23. Mai 2012 / Kommentare (1)
Investors took fright at Eurozone-related risks, with Greece at their epicenter. As a result global equities, credits, commodities and the euro had a very bad week, and investors rushed to the USD and the traditional safe havens Treasuries and Bunds, which were driven to new highs / historically low interest rate levels respectively.
Although equity volatility and interbank interest rate spreads have not entered yet the red zone, many price trends are short-term broken, indicating potential for more consolidation and trouble ahead. It is High Noon once again, and the capital markets are showing very clearly their lack of patience with the pace of policy-making progress at present.
The political, economic, and capital market stakes are high, but Western policymakers are still more engaged in national pre-election or post-election mode, instead of collectively tackling the challenge of securing liquidity, solvency, and competitiveness for its weakest members. In that respect, the G8 meeting brought nothing more than a general, non-binding consensus to promote growth and jobs.

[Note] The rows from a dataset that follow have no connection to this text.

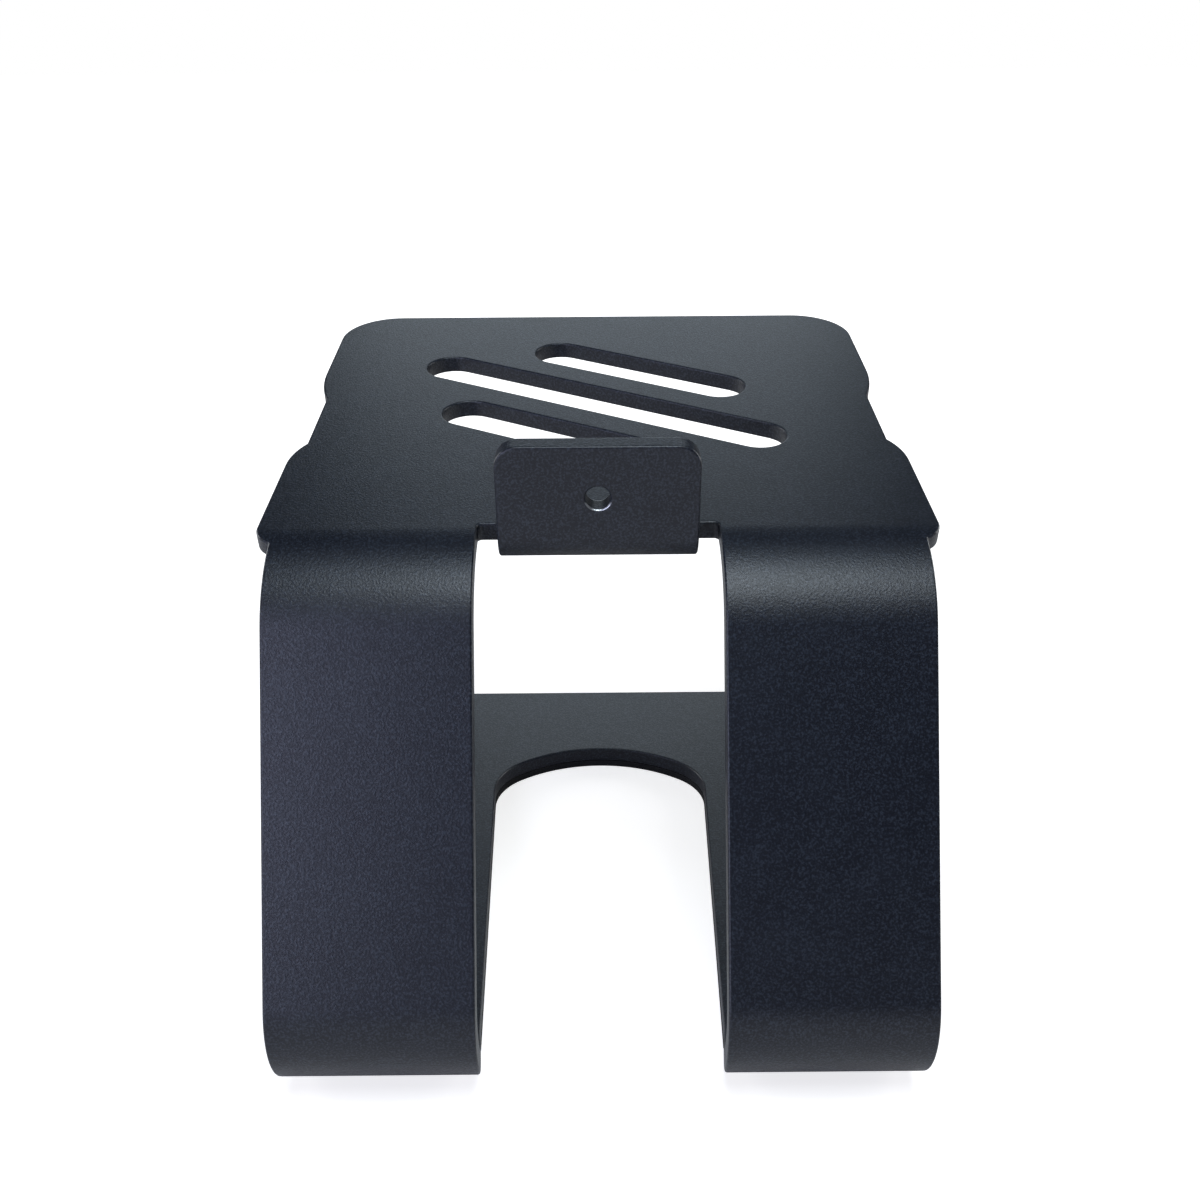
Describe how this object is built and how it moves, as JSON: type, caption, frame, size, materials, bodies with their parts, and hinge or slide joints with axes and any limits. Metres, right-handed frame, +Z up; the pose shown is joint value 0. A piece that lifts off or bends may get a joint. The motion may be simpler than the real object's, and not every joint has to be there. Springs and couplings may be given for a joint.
{
  "type": "desktop speaker stand",
  "caption": "Desktop stand bent from sheet steel: a flat base with an arched opening, leaning legs, a tilted slotted plate and an upright back tab.",
  "frame": {"origin": "on the desk under the middle of the stand's bounding box", "axes": "+Z up, +Y forward to the free edge of the plate and base, legs and tab at -Y, +X to the right for someone who looks along +Y"},
  "size_m": [0.169, 0.2062, 0.1587],
  "materials": {
    "powder_coat": "satin fine-texture powder coat",
    "pad_rubber": "matte"
  },
  "bodies": {
    "root": {"stand_body": "powder_coat", "base_pad": "pad_rubber"}
  },
  "joints": []
}
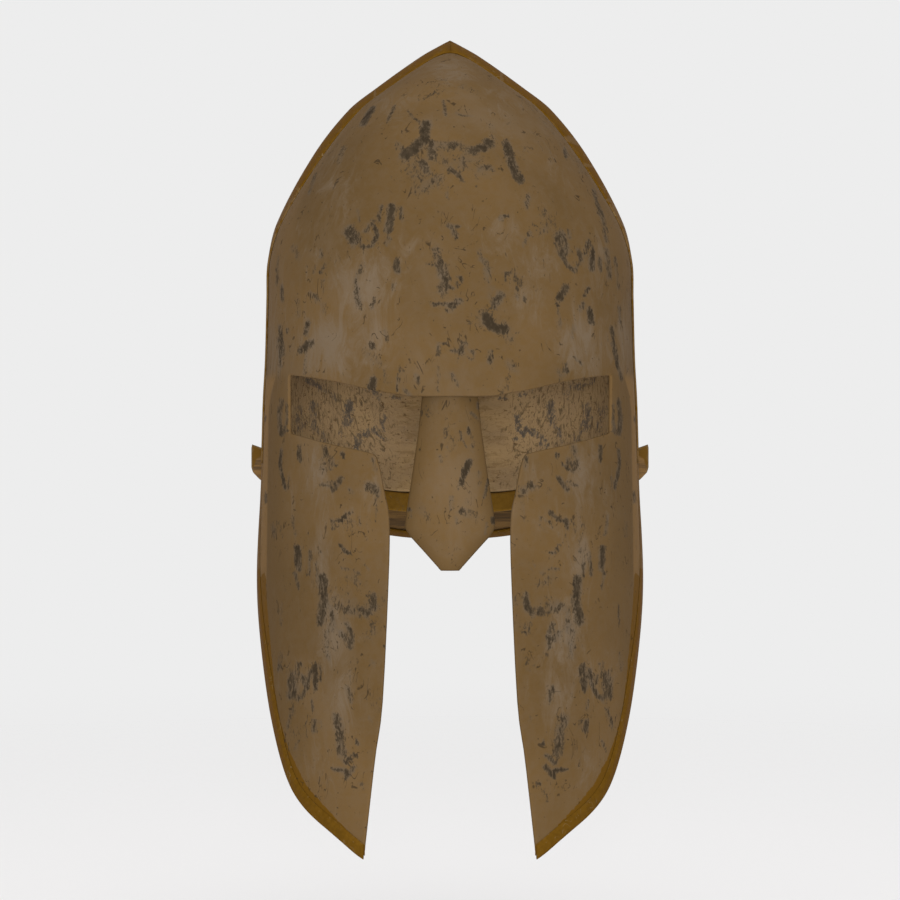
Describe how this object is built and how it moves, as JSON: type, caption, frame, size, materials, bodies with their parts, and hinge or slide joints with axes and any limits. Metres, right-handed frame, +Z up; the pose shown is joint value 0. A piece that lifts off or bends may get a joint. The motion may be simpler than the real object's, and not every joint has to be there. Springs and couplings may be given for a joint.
{
  "type": "corinthian helmet",
  "caption": "closed bronze helmet with a pointed crown, eye slots, a nose guard, long pointed cheek guards, a flared neck guard and a lining, worn over the head",
  "frame": {"origin": "where the top of the wearer's head sits, on the middle line inside the crown", "axes": "+Z up, the face looks along -Y, +X at the wearer's left hand"},
  "size_m": [0.1924, 0.2438, 0.374],
  "materials": {
    "bronze": "aged matte tan bronze, with dark scuffs and scratches",
    "ochre_edging": "worn ochre brass edging",
    "lining": "rough speckled hide"
  },
  "bodies": {
    "root": {"front_shell": "bronze", "rear_shell": "bronze", "nasal": "bronze", "neck_guard": "bronze", "crown_band": "ochre_edging", "cheek_trim_left": "ochre_edging", "cheek_trim_right": "ochre_edging", "neck_guard_trim": "ochre_edging", "nape_band": "ochre_edging", "lining": "lining"}
  },
  "joints": []
}
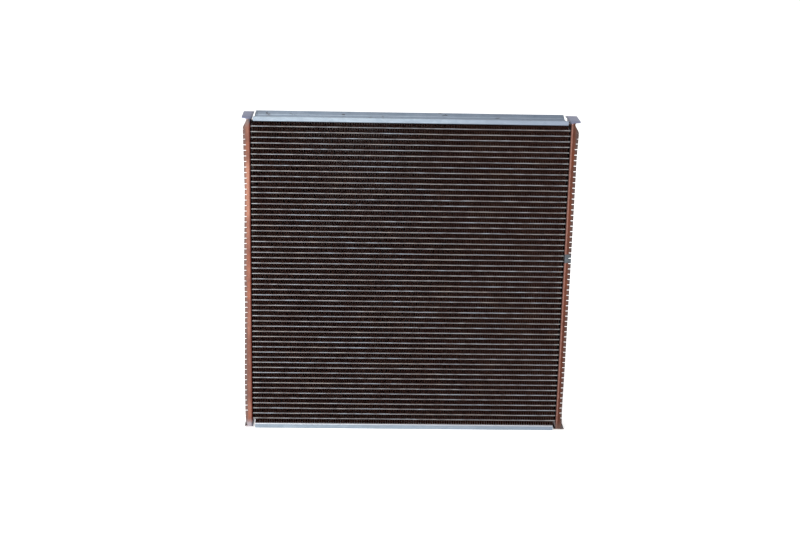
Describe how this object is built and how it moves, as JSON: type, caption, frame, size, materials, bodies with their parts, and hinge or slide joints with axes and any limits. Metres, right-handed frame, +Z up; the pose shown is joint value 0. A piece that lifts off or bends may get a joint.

More important will be the meeting of the EU leaders in Brussels on May 23, where the debt and financial crisis will be discussed. It is crucial now to build confidence, with specific measures to provide a constructive means of overcoming the ongoing impasse, as confidence offers the only path to consumption and investment, and thus to growth and jobs.
The challenge the Eurozone leaders are facing is immediate in nature and fraught with multi-dimensional complexity. The positive news is that the Eurozone in aggregate has liquidity, solvency and competitiveness issues, which could be well managed. It is essential for policymakers to finally get ahead of the curve with their plans, and more importantly in their actions (in stark contrast to 2011), as the capital markets will be even more unforgiving this time.
Greece has to choose, but is currently gambling. The only realistic and constructive solution to Greece’s situation is an orderly sovereign default within the Eurozone. For the time being, we are staying on the sidelines and watching the EUR/USD rate, DAX volatility, and Spanish and Italian government bond yields as leading indicators.
US economic figures are continuing their slow but steady recovery. Last week was no exception, with positive housing and industrial data. Meanwhile, there is a clear trend indicating that labor, housing markets, and bank lending are bottoming out.
However, despite all that and even with the widely publicized IPO of Facebook, nothing could lift investors’ negative sentiment. The US stock market saw its worst weekly decline since the end of 2011, and the current funds statistics show that investors are continuing to put money into bond funds and sell equity funds.
For structural reasons, Asia – and for that matter China – needs to consume more and invest less. At least investors can focus on tangible economics in China and don’t have to worry too much about the lack of political leadership and focus on growth and jobs. That is exactly what the next leadership in Beijing is on track to do, and now investors are worrying and complaining about less quantitative and more qualitative growth.
Asian consumption remains one of our favorite investment themes and the current worries about world growth and European contagion risks are opening up very attractive entry points. We will travel to Singapore this week to meet analysts, asset managers, and business partners, to update our views and investment stance.